Given this perspective, we particularly welcome the recognition of the wider determinants of health that is implicit in many of the desired outcomes and proposed solutions. In our view, the topics of alcohol and drugs are often treated as a matter of individual choice or a lifestyle issue, when, in fact, they are intimately intertwined with the structure of society, social inequalities, fiscal policy and other legislative issues. We believe approaches to tackling alcohol and drugs misuse must take into account societal as well as individual factors, utilising the potential and powers of the statutory, community and voluntary sectors. A wider range of agencies and sectors have a contribution to make within their own areas of responsibility, and it is essential that cross-departmental and cross-sectoral co-operation is achieved. We are pleased that NSD recognise the need for this type of work. It would have been helpful if the envisaged role of the community and voluntary sectors in particular had been made more explicit throughout the document, and in particular in Chapter 15. Furthermore, wider use of fiscal policy and legislative measures to reach the desired outcomes, such as those underway in terms of smoking in workplaces and public spaces, could have been explored further.

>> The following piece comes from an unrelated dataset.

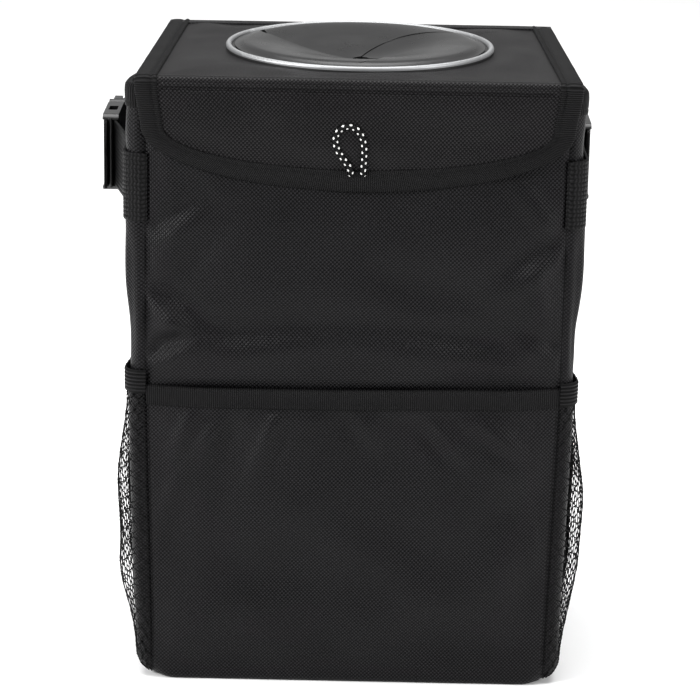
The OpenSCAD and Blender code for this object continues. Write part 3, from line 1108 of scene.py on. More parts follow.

We understand that a focus on inequalities will be incorporated in the delivery of NSD. We would recommend, however, that health inequalities form an integrated part of the NSD rationale. Social inequality causes health inequality, and the steep gradient in health in Northern Ireland, with the poorest carrying a disproportionate burden of ill health, can be found across health issues, including alcohol and drugs misuse. A stronger link to the Investing for Health Public Health Strategy, for which reducing inequality is a central aim, would strengthen NSD’s potential to contribute to reducing health inequalities. Moreover, given the link between health outcomes from alcohol and drugs and social inequality, NSD should advocate for the forthcoming Anti-Poverty Strategy to be strengthened and resourced so that it can make a real impact on the vast socio-economic differences in our society.
It is important that the NSD model, and its conceptual base, is evaluated and monitored so as to determine the potential for replication in other policies and strategies. The Programme Logic Approach lends itself well to evaluation and monitoring and this would contribute to developments of evidence-based policy making, but would require an evaluation framework to be developed and implemented at an early stage. As there are comparable trends in alcohol and drugs misuse in Northern Ireland and the Republic of Ireland, NSD provides a good opportunity for policy making in Northern Ireland to learn from, and extend lessons to, colleagues in the Republic. Stronger collaboration on these issues on a north/south basis has huge potential to improve health and reduce health inequalities for the populations in both jurisdictions through better use of resources, increased levels of evidence in policy making and alignment of policy issues and solutions.
Central to the work of the Institute is our role in strengthening the public health capacity across the island of Ireland. Of particular relevance to NSD is our programme on Health Impact Assessment, our Leadership Programme, work to strengthen partnerships, and the Public Health Observatory. We believe the issues covered by these programmes are essential to any policy formulation, implementation and evaluation. We would welcome a discussion of how these resources may support NSD implementation.